Harnas.id, Tangerang – Polemik pencatutan Sertifikat Hak Guna Bangunan (SGHB) dan Sertifikat Hak Milik (SHM) kembali mencuat di Desa Kohod, Kabupaten Tangerang. Seorang warga setempat mengungkapkan dugaan penerbitan sertifikat tanah tanpa izin, bahkan mencatut nama orang yang masih hidup namun dinyatakan meninggal sebagai ahli waris. Selasa, (28/1/2025).

“Kami, masyarakat Kampung Alar Jiban, sudah melapor ke ATR (Kementerian Agraria dan Tata Ruang). Pada 10 September 2024, kami juga menyampaikan laporan ini ke KPK terkait patok laut dan sertifikat laut yang bermasalah,” ujar salah seorang warga berinisial K, Senin (27/1/2025).

Warga menyebutkan bahwa salah satu sertifikat atas nama Nasrullah mencatatnya sebagai ahli waris, padahal yang bersangkutan masih memiliki ayah yang masih hidup. Hal ini menimbulkan kecurigaan dan dugaan kuat adanya pelanggaran administratif dalam penerbitan sertifikat tersebut.
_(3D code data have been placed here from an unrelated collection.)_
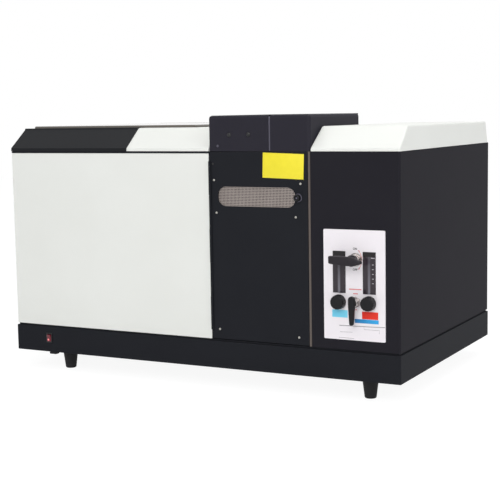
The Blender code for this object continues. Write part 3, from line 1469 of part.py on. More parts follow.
def make_gas_inlets(panel):
    """Brass manifold plate with barbed hose fittings; their tails pass through the panel."""
    z = deck_top + fitting_above_deck
    first = body_right - fitting_from_right
    places = [first - number * fitting_spacing for number in range(fitting_count)]
    plate = block("gas_inlets", (places[-1] - fitting_flange_radius, rear + fit,
                                 z - fitting_flange_radius),
                  (first + fitting_flange_radius, rear + fit + fitting_flange_thick,
                   z + fitting_flange_radius), brass, round_edges=fitting_flange_thick / 4)
    tip = fitting_barb_radius * fitting_tip_share
    barb = (fitting_reach - fitting_flange_thick) / (fitting_barbs + 1)
    profile = [(0, fitting_reach), (tip, fitting_reach)]
    for number in range(fitting_barbs):
        height = fitting_reach - barb * (number + 1)
        profile += [(fitting_barb_radius, height), (tip, height)]
    profile += [(tip, fitting_flange_thick / 2), (fitting_tail_radius, fitting_flange_thick / 2),
                (fitting_tail_radius, -fitting_tail), (0, -fitting_tail)]
    bores = []
    for number, x in enumerate(places):
        fuse(plate, turned(f"hose fitting {number}", profile, (x, rear, z), "+Y", None, sides=small_sides))
        bores.append(rod(f"fitting bore {number}", (x, rear - fitting_tail - overrun, z), "+Y",
                         fitting_tail + fitting_reach + 2 * overrun, fitting_bore_radius,
                         sides=small_sides))
        cut(panel, rod(f"fitting hole {number}", (x, rear - overrun, z), "+Y", 2 * overrun,
                       fitting_tail_radius + fit, sides=round_sides))
    cut(plate, *bores)


def make_fan(panel, x):
    """Square fan behind the panel, with a stator on struts and a bladed rotor."""
    z = deck_top + fan_above_deck
    back = rear - sheet - fit
    start = back - fan_depth
    half = fan_size / 2
    frame = block("fan_frame", (x - half, start, z - half), (x + half, back, z + half),
                  black_plastic, round_edges=fold_round)
    bore = rod("fan bore", (x, start - overrun, z), "+Y", fan_depth + 2 * overrun,
               fan_bore_radius, sides=fan_bore_sides)
    struts = [block("strut x", (x - half + fan_strut / 2, start, z - fan_strut / 2),
                    (x + half - fan_strut / 2, start + fan_strut_depth, z + fan_strut / 2)),
              block("strut z", (x - fan_strut / 2, start, z - half + fan_strut / 2),
                    (x + fan_strut / 2, start + fan_strut_depth, z + half - fan_strut / 2)),
              rod("stator", (x, start, z), "+Y", fan_strut_depth, fan_hub_radius)]
    fuse(cut(frame, bore), *struts)
    cut(panel, rod("fan opening", (x, rear - overrun, z), "+Y", 2 * overrun, fan_bore_radius,
                   sides=fan_bore_sides))
    hub_start = start + fan_strut_depth + fit
    hub_length = back - hub_start - fan_blade_gap
    rotor = rod("fan_rotor", (x, hub_start, z), "+Y", hub_length, fan_hub_radius, black_plastic)
    reach = fan_bore_radius - fan_blade_gap
    for number in range(fan_blade_count):
        blade = block(f"blade {number}",
                      (fan_hub_radius - fan_blade_gap, -fan_blade_thick / 2,
                       -hub_length * blade_chord_share),
                      (reach - fan_blade_gap, fan_blade_thick / 2,
                       hub_length * blade_chord_share), origin=(0, 0, 0))
        turn = Matrix.Rotation(2 * math.pi * number / fan_blade_count, 4, "Z")
        twist = Matrix.Rotation(fan_blade_pitch, 4, "X")
        blade.matrix_world = (Matrix.Translation((x, hub_start + hub_length / 2, z))
                              @ aim("+Y") @ turn @ twist)
        fuse(rotor, blade)


def make_inlet(panel, x):
    """Mains inlet with its recessed socket and three flat pins."""
    z = deck_top + inlet_above_deck
    half_x, half_z = inlet_width / 2, inlet_height / 2
    inlet = block("mains_inlet", (x - half_x, rear + fit, z - half_z),
                  (x + half_x, rear + fit + inlet_proud, z + half_z), black_plastic,
                  round_edges=inlet_proud / 4)
    body_x, body_z = half_x - inlet_border, half_z - inlet_border
    body = block("inlet body", (x - body_x, rear + inlet_proud / 2 - inlet_depth, z - body_z),
                 (x + body_x, rear + inlet_proud / 2, z + body_z))
    socket_z = z + half_z - inlet_border - inlet_socket_height / 2
    wide, tall = inlet_socket_width / 2, inlet_socket_height / 2
    socket_front = rear + fit + inlet_proud - inlet_socket_depth
    tall -= inlet_border / 4
    wide -= inlet_border / 4
    socket = block("inlet socket", (x - wide, socket_front, socket_z - tall),
                   (x + wide, rear + inlet_proud + overrun, socket_z + tall))
    fuse_line = block("fuse drawer line",
                      (x - body_x, rear + fit + inlet_proud / 2, z - body_z + inlet_border),
                      (x + body_x, rear + inlet_proud + overrun,
                       z - body_z + inlet_border + inlet_border / 4))
    pins = [block("inlet pin", (x + offset - inlet_pin / 2, socket_front - inlet_pin,
                                socket_z - inlet_pin),
                  (x + offset + inlet_pin / 2, rear - inlet_pin, socket_z + inlet_pin))
            for offset in (-inlet_pin_spread, 0, inlet_pin_spread)]
    fuse(cut(fuse(inlet, body), socket, fuse_line), *pins)
    cut(panel, block("inlet hole", (x - body_x - fit, rear - overrun, z - body_z - fit),
                     (x + body_x + fit, rear + overrun, z + body_z + fit)))


make_plinth()
make_feet()
make_switch()
make_optics_case()
make_lamp_hatch()
make_burner_bay()
make_hood()
make_door()
make_gas_case()
make_controls()
make_light_path()
make_lamp_turret()
make_optics_boxes()
make_detection()
make_burner()
make_drip_tray()
make_rear_panel()
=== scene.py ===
"""A bench-top flame atomic absorption spectrometer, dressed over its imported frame.

Metres, +Z up; +X to the right along the front, +Y to the back.  Sections follow the instrument
from the table upwards: plinth, casings, burner bay, gas controls, pieces inside, then the back.
"""

import json
import math

import bmesh
import bpy
from mathutils import Matrix, Vector


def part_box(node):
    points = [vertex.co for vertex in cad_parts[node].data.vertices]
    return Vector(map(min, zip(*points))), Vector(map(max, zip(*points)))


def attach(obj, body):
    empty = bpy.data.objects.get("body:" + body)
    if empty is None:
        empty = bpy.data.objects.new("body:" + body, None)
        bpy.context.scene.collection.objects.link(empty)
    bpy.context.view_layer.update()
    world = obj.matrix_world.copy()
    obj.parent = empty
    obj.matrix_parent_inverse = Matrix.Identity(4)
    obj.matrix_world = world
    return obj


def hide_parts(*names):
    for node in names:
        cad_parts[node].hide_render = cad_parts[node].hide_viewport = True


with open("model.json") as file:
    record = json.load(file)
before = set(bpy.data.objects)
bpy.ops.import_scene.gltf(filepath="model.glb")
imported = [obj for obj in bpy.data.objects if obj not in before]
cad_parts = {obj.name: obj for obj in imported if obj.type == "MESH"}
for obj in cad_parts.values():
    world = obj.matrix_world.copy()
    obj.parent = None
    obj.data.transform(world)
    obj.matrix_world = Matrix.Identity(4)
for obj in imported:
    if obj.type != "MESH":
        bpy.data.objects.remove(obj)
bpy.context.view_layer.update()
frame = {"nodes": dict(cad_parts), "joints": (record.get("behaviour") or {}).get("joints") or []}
scene = bpy.context.scene


# Plinth: a folded sheet-steel tray under the whole instrument, with a thinner deck plate laid on
# it a few millimetres in from the edge.  Both have the black powder coat of the casing.

def linear(colour):
    """An sRGB hex colour as linear RGBA."""
    parts = [int(colour[i:i + 2], 16) / 255 for i in (1, 3, 5)]
    return [c / 12.92 if c <= 0.04045 else ((c + 0.055) / 1.055) ** 2.4 for c in parts] + [1.0]


def add_node(tree, kind, settings=None, links=None):
    """Add a shader node; settings go by property or input, links by input."""
    made = tree.nodes.new(kind)
    for key, value in (settings or {}).items():
        if isinstance(key, str) and hasattr(made, key):
            setattr(made, key, value)
        else:
            made.inputs[key].default_value = value
    for key, source in (links or {}).items():
        tree.links.new(source, made.inputs[key])
    return made


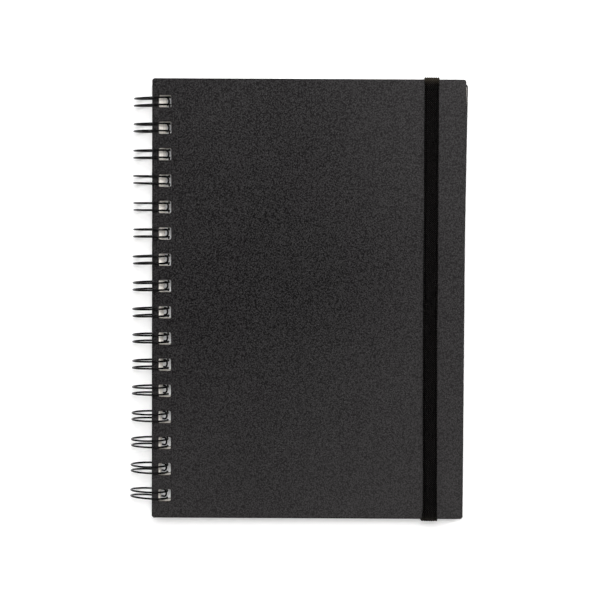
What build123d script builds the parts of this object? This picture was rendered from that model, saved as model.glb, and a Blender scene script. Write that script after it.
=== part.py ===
from build123d import *
from build123d.topology import SkipClean
from math import cos, sin, radians
import os

# A5 sketchbook: hard covers, double-loop wire binding, elastic closure band.
# +X points from the wire to the fore-edge, +Y to the head, +Z to the front
# cover. The origin is the middle of the footprint, at the underside of the
# wire. Heights (suffix _h) are measured from the axis of the wire.

os.makedirs("parts", exist_ok=True)

# axis of the wire, parallel to Y
axis_x = -72.18
axis_z = 8.70

# covers
cover_w = 151.0            # spine edge to fore-edge
cover_l = 212.5            # tail to head
cover_corner = 1.2         # plan radius of the cover corners
skin_t = 0.20              # leatherette
board_t = 1.95             # greyboard
lining_t = 0.15            # endpaper
cover_t = skin_t + board_t + lining_t
turn_in = 14.0             # leatherette folded over onto the inner face
lining_inset = 2.0         # endpaper held back from the cover edge
edge_round = 0.40          # rounding of the outer edges of the leatherette
board_w = cover_w - 2 * skin_t
board_l = cover_l - 2 * skin_t
wrap_t = board_t + skin_t  # leatherette and board together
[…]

“Sertifikat itu atas nama Nasrullah. Namun, dalam dokumen disebutkan bahwa ayahnya sudah meninggal sebagai ahli waris, padahal faktanya masih hidup,” ungkap K.

Warga menyatakan bahwa saat melaporkan kasus ini ke ATR dan KPK, mereka membawa sejumlah bukti termasuk foto pagar laut serta sertifikat tanah bermasalah. Namun, mereka mengaku tidak mendapatkan respons yang memadai.

“Mereka mengatakan tidak tahu-menahu soal pagar laut dan sertifikatnya, padahal kami sudah bawa buktinya. Bahkan staf Kementerian ATR/BPN tidak bisa menjelaskan kejanggalan ini,” tambah K.

Meski berasal dari kalangan nelayan kecil, warga tetap berkomitmen memperjuangkan haknya. Mereka mengaku telah melibatkan pengacara dan membawa semua dokumen pendukung ke pihak berwenang.

“Kami punya semua buktinya, dari sertifikat sampai KTP dan kartu nelayan. Kami ini nelayan asli, bukan orang lain yang mencoba mengklaim tanah ini,” tegasnya.

Warga Desa Kohod berharap pihak terkait segera menyelesaikan permasalahan ini secara transparan dan adil. Mereka meminta Kementerian ATR/BPN dan KPK untuk lebih serius menindaklanjuti laporan ini.

“Harapan kami hanya satu, keadilan. Jangan karena kami ini nelayan kecil, laporan kami tidak diproses dengan baik,” pungkasnya.